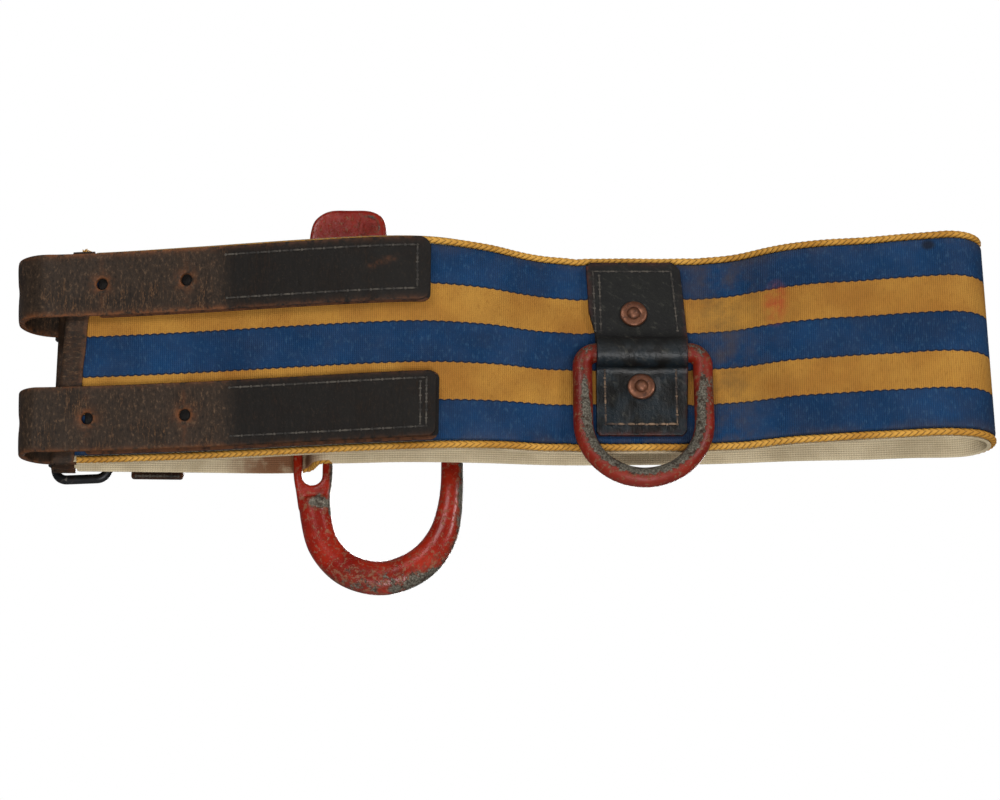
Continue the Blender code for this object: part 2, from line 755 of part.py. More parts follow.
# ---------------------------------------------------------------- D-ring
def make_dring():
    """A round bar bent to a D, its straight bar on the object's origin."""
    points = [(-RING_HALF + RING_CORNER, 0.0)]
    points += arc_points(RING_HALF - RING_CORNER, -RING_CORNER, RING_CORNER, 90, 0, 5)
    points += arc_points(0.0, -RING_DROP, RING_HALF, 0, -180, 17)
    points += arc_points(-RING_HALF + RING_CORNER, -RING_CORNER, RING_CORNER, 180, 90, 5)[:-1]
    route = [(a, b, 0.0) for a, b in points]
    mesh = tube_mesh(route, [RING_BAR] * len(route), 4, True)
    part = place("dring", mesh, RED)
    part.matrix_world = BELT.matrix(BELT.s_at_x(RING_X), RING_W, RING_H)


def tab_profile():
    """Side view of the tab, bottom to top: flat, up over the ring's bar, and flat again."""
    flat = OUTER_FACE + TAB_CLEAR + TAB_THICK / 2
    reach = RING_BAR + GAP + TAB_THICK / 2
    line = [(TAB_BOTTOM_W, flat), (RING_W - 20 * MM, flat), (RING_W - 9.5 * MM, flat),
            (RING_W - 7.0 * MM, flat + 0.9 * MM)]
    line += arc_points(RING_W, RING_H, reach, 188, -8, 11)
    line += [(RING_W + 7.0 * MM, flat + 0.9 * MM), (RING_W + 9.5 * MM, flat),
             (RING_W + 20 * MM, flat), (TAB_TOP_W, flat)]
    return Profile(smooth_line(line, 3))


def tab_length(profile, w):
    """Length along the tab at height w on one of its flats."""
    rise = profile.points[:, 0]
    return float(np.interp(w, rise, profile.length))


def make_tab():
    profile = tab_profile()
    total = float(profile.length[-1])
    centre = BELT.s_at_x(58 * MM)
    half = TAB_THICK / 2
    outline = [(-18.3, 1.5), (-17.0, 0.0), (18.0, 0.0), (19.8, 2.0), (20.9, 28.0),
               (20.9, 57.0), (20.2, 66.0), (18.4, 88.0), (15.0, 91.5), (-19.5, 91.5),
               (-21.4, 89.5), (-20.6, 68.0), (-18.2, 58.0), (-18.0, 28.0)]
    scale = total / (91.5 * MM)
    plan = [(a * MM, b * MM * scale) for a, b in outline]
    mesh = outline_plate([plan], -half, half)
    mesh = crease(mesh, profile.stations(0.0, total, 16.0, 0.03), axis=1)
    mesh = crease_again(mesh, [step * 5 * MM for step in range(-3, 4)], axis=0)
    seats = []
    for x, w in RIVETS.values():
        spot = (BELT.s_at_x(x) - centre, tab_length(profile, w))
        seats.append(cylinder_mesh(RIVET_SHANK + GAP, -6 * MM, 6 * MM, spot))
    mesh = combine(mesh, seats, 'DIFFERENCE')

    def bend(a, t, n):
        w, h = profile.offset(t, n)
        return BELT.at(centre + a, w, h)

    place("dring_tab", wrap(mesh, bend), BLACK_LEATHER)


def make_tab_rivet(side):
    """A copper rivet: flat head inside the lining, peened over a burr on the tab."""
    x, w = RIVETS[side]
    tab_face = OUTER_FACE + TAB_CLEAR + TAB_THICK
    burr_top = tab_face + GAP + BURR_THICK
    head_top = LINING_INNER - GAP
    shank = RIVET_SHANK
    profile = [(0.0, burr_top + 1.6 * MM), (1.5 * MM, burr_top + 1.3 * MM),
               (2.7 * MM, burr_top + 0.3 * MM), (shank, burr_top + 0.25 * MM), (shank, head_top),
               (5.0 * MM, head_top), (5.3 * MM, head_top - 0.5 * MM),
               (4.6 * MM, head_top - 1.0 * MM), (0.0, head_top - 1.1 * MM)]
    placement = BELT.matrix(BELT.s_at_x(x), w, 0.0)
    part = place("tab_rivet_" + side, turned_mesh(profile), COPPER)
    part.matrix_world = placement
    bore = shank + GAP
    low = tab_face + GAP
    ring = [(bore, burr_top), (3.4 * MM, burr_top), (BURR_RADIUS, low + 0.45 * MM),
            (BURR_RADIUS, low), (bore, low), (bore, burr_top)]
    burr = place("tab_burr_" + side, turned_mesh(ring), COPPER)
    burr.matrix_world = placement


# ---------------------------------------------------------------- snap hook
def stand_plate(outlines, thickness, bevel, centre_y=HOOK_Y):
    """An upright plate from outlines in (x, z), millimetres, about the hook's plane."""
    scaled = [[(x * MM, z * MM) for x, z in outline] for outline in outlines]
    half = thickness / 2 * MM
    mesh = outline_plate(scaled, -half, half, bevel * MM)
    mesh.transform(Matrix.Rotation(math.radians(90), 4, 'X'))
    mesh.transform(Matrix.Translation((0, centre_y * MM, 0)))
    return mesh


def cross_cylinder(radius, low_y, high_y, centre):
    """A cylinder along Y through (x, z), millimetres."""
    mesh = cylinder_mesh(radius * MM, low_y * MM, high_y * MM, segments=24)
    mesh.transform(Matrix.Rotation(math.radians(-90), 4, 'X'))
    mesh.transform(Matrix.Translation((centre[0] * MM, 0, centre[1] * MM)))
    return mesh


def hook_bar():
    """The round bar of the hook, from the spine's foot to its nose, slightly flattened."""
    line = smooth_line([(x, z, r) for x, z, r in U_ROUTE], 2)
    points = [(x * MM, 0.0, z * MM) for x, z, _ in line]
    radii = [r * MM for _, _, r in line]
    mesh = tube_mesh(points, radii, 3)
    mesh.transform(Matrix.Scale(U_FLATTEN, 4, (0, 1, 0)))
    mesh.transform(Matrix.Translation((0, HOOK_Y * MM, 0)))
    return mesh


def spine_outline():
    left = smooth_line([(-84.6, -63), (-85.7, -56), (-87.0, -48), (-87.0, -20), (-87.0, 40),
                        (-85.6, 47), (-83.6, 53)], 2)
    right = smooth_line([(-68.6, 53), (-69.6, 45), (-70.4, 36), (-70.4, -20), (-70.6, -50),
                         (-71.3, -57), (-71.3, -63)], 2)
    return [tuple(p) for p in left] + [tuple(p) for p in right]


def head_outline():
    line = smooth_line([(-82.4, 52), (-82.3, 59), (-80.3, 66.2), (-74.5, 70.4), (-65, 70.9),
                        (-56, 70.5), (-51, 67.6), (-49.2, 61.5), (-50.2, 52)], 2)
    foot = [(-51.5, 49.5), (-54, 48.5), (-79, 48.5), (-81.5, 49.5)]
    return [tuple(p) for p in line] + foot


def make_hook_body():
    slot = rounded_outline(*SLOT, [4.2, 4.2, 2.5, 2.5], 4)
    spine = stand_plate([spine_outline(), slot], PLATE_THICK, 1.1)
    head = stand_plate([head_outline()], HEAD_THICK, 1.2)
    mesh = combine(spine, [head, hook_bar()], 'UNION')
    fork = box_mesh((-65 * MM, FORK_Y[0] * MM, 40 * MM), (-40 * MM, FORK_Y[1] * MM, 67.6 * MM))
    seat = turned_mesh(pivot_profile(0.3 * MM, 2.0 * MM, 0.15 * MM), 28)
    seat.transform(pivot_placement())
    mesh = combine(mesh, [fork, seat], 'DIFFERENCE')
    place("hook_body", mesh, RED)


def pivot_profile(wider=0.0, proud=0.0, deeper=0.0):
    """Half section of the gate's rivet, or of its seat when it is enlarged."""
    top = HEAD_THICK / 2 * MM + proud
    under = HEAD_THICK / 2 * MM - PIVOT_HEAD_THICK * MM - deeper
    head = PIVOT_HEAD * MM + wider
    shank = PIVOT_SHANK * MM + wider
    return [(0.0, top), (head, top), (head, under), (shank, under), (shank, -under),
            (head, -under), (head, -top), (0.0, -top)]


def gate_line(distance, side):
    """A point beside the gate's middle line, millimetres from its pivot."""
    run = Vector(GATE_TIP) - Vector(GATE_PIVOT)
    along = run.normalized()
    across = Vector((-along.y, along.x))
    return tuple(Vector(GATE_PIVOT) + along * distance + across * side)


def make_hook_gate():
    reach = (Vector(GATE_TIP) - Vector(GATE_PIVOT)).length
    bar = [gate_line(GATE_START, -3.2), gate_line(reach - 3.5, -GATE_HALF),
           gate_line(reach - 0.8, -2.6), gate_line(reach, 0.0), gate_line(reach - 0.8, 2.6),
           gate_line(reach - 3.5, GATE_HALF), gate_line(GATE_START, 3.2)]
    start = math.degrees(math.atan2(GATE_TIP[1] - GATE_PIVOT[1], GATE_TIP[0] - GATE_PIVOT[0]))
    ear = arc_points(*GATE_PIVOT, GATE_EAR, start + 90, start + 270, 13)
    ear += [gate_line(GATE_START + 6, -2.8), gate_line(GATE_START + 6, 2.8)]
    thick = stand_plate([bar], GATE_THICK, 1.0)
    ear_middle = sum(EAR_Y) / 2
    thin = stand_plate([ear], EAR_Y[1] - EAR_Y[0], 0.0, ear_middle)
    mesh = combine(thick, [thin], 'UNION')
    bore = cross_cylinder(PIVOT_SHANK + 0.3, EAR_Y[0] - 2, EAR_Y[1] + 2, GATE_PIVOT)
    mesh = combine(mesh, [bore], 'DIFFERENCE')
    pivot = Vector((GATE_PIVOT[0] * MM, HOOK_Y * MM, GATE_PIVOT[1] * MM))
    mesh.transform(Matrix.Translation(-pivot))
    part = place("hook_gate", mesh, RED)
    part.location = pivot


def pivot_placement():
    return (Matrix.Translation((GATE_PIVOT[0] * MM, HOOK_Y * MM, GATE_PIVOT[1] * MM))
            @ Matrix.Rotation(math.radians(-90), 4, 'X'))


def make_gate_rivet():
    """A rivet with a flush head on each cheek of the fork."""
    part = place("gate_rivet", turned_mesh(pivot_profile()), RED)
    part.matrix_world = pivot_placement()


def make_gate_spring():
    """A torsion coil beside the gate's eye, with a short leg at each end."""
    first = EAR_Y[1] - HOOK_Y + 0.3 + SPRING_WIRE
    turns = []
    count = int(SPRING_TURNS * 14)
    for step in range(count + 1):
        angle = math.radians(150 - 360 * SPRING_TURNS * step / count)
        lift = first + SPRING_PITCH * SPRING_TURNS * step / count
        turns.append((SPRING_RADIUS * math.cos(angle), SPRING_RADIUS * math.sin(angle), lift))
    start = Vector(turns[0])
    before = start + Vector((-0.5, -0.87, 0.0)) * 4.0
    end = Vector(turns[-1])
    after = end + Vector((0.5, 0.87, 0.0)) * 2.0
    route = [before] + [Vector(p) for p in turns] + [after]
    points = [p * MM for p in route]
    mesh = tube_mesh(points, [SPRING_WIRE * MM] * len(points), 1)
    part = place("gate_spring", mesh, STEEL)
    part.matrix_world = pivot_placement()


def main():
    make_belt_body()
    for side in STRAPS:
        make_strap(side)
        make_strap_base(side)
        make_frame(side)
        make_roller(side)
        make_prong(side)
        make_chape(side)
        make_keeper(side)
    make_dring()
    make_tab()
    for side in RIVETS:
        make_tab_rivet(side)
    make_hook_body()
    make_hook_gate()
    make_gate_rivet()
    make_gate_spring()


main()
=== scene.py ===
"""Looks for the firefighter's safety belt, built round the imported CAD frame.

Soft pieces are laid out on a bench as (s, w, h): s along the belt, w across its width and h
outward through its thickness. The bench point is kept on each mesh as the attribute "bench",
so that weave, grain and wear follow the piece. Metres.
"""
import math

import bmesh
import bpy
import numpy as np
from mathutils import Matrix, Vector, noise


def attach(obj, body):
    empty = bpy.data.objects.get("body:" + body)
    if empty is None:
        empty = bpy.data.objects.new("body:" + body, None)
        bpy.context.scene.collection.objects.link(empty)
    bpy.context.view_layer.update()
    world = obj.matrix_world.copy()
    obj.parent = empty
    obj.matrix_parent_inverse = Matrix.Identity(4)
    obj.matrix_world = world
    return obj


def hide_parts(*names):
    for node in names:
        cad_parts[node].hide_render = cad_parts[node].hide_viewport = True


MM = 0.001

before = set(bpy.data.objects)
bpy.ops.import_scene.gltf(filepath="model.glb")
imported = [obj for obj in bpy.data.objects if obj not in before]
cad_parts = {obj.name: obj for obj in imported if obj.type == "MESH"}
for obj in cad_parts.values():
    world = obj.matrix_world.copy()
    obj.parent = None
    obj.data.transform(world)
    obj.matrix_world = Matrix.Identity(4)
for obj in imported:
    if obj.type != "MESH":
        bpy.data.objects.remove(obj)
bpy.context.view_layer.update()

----

▸ WHAT TO WORK ON
Extract, word for word, every line beginning with the one that holds "route = [before]" and concluding with the one that holds "obj.parent = empty". Include both of those lines.

▸ RESULT FOR THIS TASK
    route = [before] + [Vector(p) for p in turns] + [after]
    points = [p * MM for p in route]
    mesh = tube_mesh(points, [SPRING_WIRE * MM] * len(points), 1)
    part = place("gate_spring", mesh, STEEL)
    part.matrix_world = pivot_placement()


def main():
    make_belt_body()
    for side in STRAPS:
        make_strap(side)
        make_strap_base(side)
        make_frame(side)
        make_roller(side)
        make_prong(side)
        make_chape(side)
        make_keeper(side)
    make_dring()
    make_tab()
    for side in RIVETS:
        make_tab_rivet(side)
    make_hook_body()
    make_hook_gate()
    make_gate_rivet()
    make_gate_spring()


main()
=== scene.py ===
"""Looks for the firefighter's safety belt, built round the imported CAD frame.

Soft pieces are laid out on a bench as (s, w, h): s along the belt, w across its width and h
outward through its thickness. The bench point is kept on each mesh as the attribute "bench",
so that weave, grain and wear follow the piece. Metres.
"""
import math

import bmesh
import bpy
import numpy as np
from mathutils import Matrix, Vector, noise


def attach(obj, body):
    empty = bpy.data.objects.get("body:" + body)
    if empty is None:
        empty = bpy.data.objects.new("body:" + body, None)
        bpy.context.scene.collection.objects.link(empty)
    bpy.context.view_layer.update()
    world = obj.matrix_world.copy()
    obj.parent = empty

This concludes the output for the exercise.